Nonetheless, Lynch shared Best Director with Joel Coen, whose The Man Who Wasn’t There (Ethan Coen is co-writer and producer) is also a California nightmare noir. Shot in luxuriant black-and-white by Coens regular Roger Deakins, this lavishly expensive period film is situated in vaguely early-’50s Santa Rosa, where Alfred Hitchcock set Shadow of a Doubt, and the stark lighting recalls several 1940s Alan Ladd thrillers. What’s more, the story of how a good barber (Billy Bob Thornton) gone greedy and murderous gets caught in a chain of duplicity and blackmail pays homage to hardboiled James M. Cain novels like The Postman Always Rings Twice and Double Indemnity. Ethan Coen explained that “Cain’s stories always had as their heroes shlubs — losers, guys who were involved in dreary and banal existences — as their protagonist.” Old Ed is dimly aware that his wife, Doris (Frances McDormand), is cheating on him, and that the years are passing by without love or money. One day, a Man with a Scheme invites him to invest in the wonderful world of dry cleaning.

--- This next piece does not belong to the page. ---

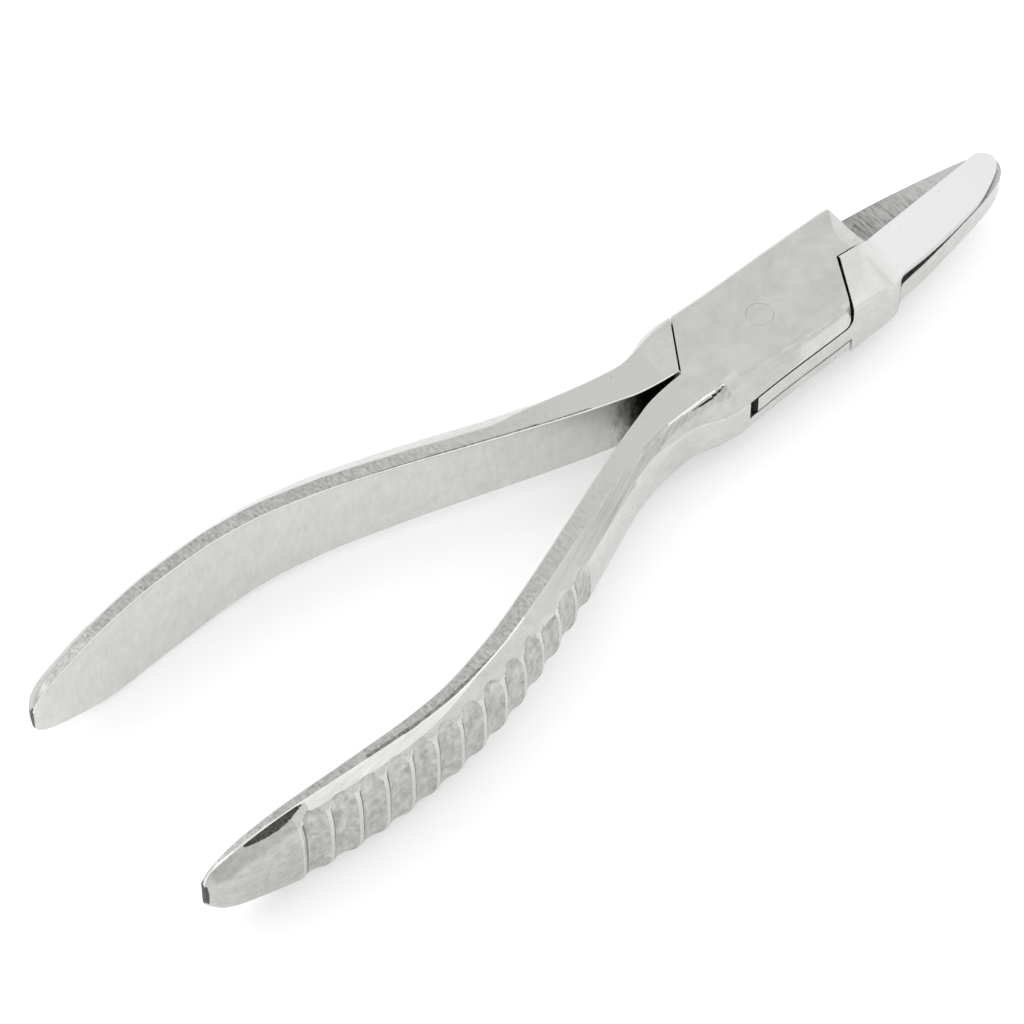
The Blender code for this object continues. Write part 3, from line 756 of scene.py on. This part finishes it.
def studio():
    """Pale surroundings with a duller patch on two sides, and two soft lights."""
    world = bpy.data.worlds.new("studio")
    world.use_nodes = True
    tree = world.node_tree
    way = node(tree, "ShaderNodeTexCoord").outputs["Generated"]
    glow = SKY
    for direction, narrow, gain in SKY_PATCHES:
        unit = Vector(direction).normalized()
        near = node(tree, "ShaderNodeVectorMath", {0: way, 1: unit}, operation="DOT_PRODUCT")
        patch = node(tree, "ShaderNodeMapRange", {"Value": near.outputs["Value"],
                                                 "From Min": narrow, "From Max": 1.0,
                                                 "To Max": gain},
                     interpolation_type="SMOOTHERSTEP")
        total = node(tree, "ShaderNodeMath", {0: glow, 1: patch.outputs[0]}, operation="ADD")
        glow = total.outputs[0]
    background = tree.nodes["Background"]
    background.inputs["Color"].default_value = (1.0, 1.0, 1.0, 1.0)
    tree.links.new(glow, background.inputs["Strength"])
    bpy.context.scene.world = world
    lamp("key", (-0.6, 0.7, 1.0), LAMP_TARGET, 0.8, 1.5)
    lamp("fill", (1.0, 0.1, 0.9), LAMP_TARGET, 0.9, 0.35)


def camera():
    """Long-lens camera above and to one side of the jaws."""
    azimuth, elevation = math.radians(CAMERA_AZIMUTH), math.radians(CAMERA_ELEVATION)
    data = bpy.data.cameras.new("camera")
    data.lens = CAMERA_LENS
    data.sensor_width = 36.0
    obj = bpy.data.objects.new("camera", data)
    x, y, z = CAMERA_PLACE
    obj.location = (x, y, z + HALF * 0.001)
    obj.rotation_euler = (math.pi / 2 - elevation, 0.0, azimuth)
    bpy.context.scene.collection.objects.link(obj)
    bpy.context.scene.camera = obj


def main():
    bpy.context.scene.view_settings.view_transform = "Standard"
    camera()
    studio()
    floor()
    kit = looks()
    for build, male, cad in ((slotted_half, False, "slotted_half"),
                             (inner_half, True, "inner_half")):
        piece = build()
        dress(piece, male, kit)
        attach(piece, cad)
        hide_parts(cad)
    pin = rivet_pin()
    pin.data.materials.append(kit["plate"])
    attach(pin, "slotted_half")
    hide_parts("rivet_pin")


main()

Most who saw The Man Who Wasn’t There admired the Coens’ effort more than they liked the movie, which is slow-moving and claustrophobic and occasionally lugubrious and has a frustratingly passive protagonist. Ed, do something! Weighed down by Fate, the last 20 minutes are especially cumbersome. And there’s a badly miscalculated anachronism at one key moment: a sweet young girl suddenly attempts an unsolicited blow job. Sorry bro’s, not in 1952!